Savage Light-Celestial for Chamber Orchestra (2012)
Ensemble includes: Flute, Oboe (doubling English horn), B-flat Clarinet (doubling E-flat Clarinet and Bass Clarinet), 2 B-flat Trumpets, Piano, Percussion (2 Players), 2 Violins, 2 Violas, 2 Cellos, and Double Bass.
The four movements, played without pause, are titled:
1. Dance Unraveling
2. Dance Chthonic
3. Astral Lament - Telluric Passacaglia
4. Infernal Dance Untamed
Composed for Daniel Hege and the Syracuse University Contemporary Music Ensemble and premiered with the composer conducting on March 24, 2012.

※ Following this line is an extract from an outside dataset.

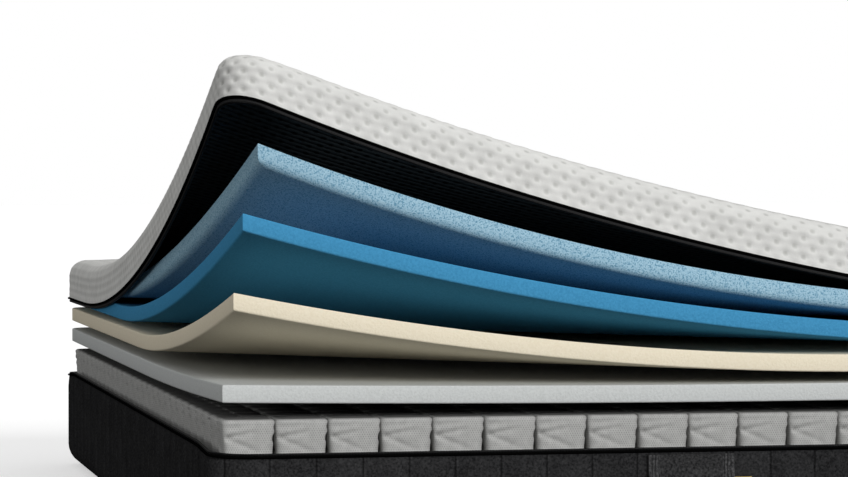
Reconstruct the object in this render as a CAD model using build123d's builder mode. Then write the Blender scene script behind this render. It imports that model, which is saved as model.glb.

Recorded in Setnor Auditorium on May 3, 2012 with the Syracuse University Contemporary Music Ensemble and the composer conducting.

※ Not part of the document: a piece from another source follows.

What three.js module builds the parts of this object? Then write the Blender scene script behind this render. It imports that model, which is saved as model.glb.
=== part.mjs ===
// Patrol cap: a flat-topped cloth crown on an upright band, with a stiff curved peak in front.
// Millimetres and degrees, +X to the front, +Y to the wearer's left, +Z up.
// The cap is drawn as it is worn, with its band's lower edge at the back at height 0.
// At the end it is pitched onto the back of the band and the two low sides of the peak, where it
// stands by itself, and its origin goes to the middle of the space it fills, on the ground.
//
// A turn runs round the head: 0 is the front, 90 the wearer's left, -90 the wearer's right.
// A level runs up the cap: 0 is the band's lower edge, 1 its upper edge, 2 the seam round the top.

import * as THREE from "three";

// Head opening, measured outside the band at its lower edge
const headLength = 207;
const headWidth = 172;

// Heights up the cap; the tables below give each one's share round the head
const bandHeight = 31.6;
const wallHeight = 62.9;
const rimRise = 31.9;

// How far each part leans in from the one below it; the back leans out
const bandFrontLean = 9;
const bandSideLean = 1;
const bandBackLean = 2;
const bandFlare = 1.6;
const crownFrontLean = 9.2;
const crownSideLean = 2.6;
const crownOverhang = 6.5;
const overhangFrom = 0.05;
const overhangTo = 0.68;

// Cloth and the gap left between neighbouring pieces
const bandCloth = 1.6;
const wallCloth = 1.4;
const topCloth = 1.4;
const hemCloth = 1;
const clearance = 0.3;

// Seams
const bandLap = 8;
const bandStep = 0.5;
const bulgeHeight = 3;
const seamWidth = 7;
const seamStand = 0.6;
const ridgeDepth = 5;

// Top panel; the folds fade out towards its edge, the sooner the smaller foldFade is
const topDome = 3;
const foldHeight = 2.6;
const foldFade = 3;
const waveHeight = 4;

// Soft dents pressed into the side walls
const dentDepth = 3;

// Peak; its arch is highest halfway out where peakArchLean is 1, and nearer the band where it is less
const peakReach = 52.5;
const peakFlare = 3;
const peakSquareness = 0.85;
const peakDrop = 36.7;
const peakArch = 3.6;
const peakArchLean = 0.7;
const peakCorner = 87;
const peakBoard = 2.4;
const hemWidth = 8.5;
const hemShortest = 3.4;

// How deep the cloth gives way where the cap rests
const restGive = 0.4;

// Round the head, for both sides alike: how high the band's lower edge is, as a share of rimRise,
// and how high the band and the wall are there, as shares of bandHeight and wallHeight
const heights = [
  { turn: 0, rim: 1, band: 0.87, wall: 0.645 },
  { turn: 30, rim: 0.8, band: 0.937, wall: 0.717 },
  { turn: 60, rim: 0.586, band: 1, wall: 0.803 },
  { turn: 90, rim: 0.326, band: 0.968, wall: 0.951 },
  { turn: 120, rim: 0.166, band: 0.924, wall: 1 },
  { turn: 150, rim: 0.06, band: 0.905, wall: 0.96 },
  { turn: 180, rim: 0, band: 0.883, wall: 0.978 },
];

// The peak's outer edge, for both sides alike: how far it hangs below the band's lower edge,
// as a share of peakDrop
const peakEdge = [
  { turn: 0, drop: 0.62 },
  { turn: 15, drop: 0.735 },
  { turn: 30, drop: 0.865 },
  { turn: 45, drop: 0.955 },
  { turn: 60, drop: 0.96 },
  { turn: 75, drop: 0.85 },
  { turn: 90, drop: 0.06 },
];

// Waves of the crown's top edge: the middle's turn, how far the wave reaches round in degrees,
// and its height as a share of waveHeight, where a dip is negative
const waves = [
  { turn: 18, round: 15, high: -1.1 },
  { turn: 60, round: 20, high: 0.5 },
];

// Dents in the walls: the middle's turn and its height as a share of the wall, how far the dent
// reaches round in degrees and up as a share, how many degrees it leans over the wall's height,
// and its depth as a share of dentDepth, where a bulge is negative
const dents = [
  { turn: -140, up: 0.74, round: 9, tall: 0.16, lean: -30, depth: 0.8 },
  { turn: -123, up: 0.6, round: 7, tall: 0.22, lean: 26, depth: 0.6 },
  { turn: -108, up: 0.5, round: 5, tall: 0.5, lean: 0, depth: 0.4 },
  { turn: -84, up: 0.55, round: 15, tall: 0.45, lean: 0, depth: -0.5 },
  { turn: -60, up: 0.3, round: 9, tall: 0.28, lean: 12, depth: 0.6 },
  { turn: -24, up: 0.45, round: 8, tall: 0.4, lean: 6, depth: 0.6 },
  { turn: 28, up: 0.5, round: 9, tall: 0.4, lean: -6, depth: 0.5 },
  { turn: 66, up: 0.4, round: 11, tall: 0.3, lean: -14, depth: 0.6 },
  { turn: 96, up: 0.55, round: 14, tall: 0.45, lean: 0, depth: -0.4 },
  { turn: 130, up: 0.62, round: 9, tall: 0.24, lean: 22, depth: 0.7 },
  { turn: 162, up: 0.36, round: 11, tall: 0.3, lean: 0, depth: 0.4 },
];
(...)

As I composed this piece, I realized that I was more-or-less composing a character study. Two distinct characters emerge in the music, not necessarily interacting, but rather creating a deep contrast at the heart of the piece. The first, second, and fourth movements are cast as one character--this is music that is inherently savage and unyielding, yet does not necessarily take itself seriously. The wild harmonic turns and angular melodic passages act as a demonic dance: hysterical yet apathetic. The third movement changes perspective and takes on a new character, as if observing the music of the other movements in quiet despair and yearning to bring about positive change--ultimately failing. This movement, although generally dark and brooding, constantly surges upwards with optimism, yet is destined to collapse in on itself.

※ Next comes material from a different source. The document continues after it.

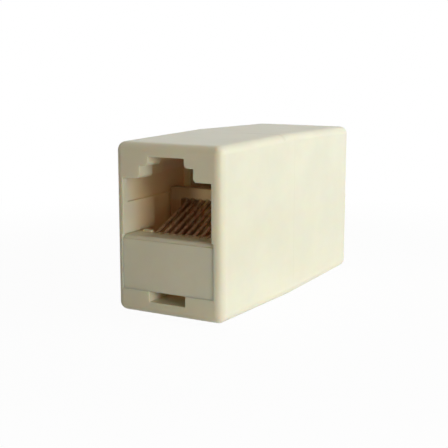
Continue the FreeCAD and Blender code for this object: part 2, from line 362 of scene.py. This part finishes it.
def moulded_plastic(name, colour, is_housing):
    """Ivory moulded plastic: mottled, finely grained, with flow lines, specks, scuffs and scratches.

    The warm shade inside the mouths is painted: it goes by place and doesn't follow the lamps.
    """
    material, place = new_finish(name)
    mottle = place.noise(0.16, 3.0, 0.55)
    flow = place.scaled((0.5, 0.05, 0.35)).noise(1.0, 3.0)
    specks = place.noise(2.6, 4.0, 0.65).ramp(0.69, 0.76)
    base = mottle.ramp(0.3, 0.7).blend(opaque(colour, 0.97), opaque(colour, 1.02))
    base = (flow.ramp(0.4, 0.7) * 0.35).blend(base, shade_of(colour, 0.985, 0.965, 0.92))
    base = (specks * 0.10).blend(base, shade_of(colour, 0.55, 0.48, 0.38))
    scuffs = place.scaled((1.2, 0.22, 3.4)).noise(1.4, 5.0, 0.7).ramp(0.60, 0.72)
    scratches = place.scaled((0.35, 5.0, 2.1)).noise(1.0, 4.0, 0.6).ramp(0.655, 0.70)
    grain = place.noise(7.5, 3.0, 0.6)
    height = grain * 0.35 + place.noise(0.45, 1.0) * 1.6 - scratches * 0.25
    if is_housing:
        base, height = add_mould_marks(place, colour, base, height)
    base = base.tinted(inside_housing(place), (1.12, 0.94, 0.77))
    if not is_housing:
        base = shade_comb(place, base)
    roughness = 0.33 + mottle * 0.08 + grain * 0.05 + scuffs * 0.12 + scratches * 0.10
    shaded(place, {
        "IOR": 1.53,
        "Subsurface Weight": 0.7,
        "Subsurface Radius": (1.0, 0.60, 0.36),
        "Subsurface Scale": 1.1 * MM,
    }, {
        "Base Color": base,
        "Roughness": roughness,
        "Normal": height.relief(0.35, 0.02 * MM),
    })
    return material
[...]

The first movement presents all the melodic and harmonic content for the piece, which is then developed in the second movement as a fugue. As suggested by the title, the third movement is a passacaglia that develops the principal materials of the piece over a repeating ground bass. The emotional breadth and scope of the third movement is much deeper than the other three, which are by nature cold and aggressive.
Several new ideas are introduced in the final movement: an ostinato that first appears in the strings, a melodic line that occurs in parallel minor seconds in the woodwinds, and a disjunct walking bass line--all of which relate to past ideas. These gestures are constantly competing for attention and each manages to enter the main focus of the piece, but none so much as the bass line, which is the quickest to attempt to take over and the most successful at keeping the spotlight.